Stasis was the topic of Swimming, too, as he was, well, swimming: making an active effort not to drown. “Every day I wake up and breathe,” he said on the beautiful “2009,” adding, “I don’t have it all but that’s all right with me.” The music of that album captured an aching, in-between emotional state that Circles also achieves, though with somewhat hazier songwriting and a slightly less dynamic emotional range. To be sure, these new songs demonstrate Miller’s musical omnivorousness by voyaging between psychedelic busker anthems (“Surf”) and woozy, beat-driven rap (“Complicated”). Miller’s vocal approach—croaky, tossed-off, utterly human—remains special. But tonally, the album mostly motors in one mode.

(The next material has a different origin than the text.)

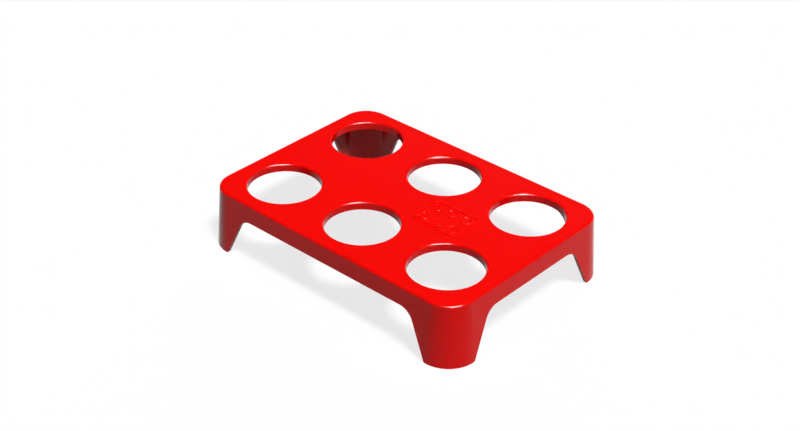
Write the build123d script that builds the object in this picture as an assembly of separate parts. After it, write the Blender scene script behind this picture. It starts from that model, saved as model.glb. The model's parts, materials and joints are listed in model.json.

That cyclical approach makes the moments when Miller and Brion break into a different frequency particularly precious. Take “Blue World,” which starts as a shuffling, scrappy rap track and then in the bridge seems to float up to some sunnier, less earthbound place. Slight shifts in subject matter are also particularly memorable. On “Hand Me Downs,” featuring the vocalist Baro Sarka, Miller movingly expresses a desire to start a family. Even here, fragility is in the foreground: “All I ever needed was somebody with some reason who can keep me sane / Ever since I can remember, I been keeping it together / But I’m feelin’ strange.”

Miller’s vision of survival as a tightrope walk, requiring constant wariness, is gutting to consider, given the circumstances of his death. It also isn’t quite the kind of story that pop culture likes to embrace. For a star with visible personal struggles, the recognizable scripts tend to involve either triumphant redemption or flame-out destruction. Miller connected with so many people because he was trying to present a more realistic idea of being okay—one neither ecstatic nor fatalistic, just honest. “Fuck the bullshit,” he raps on “Blue World.” “I’m here to make it all better with a little music for you.”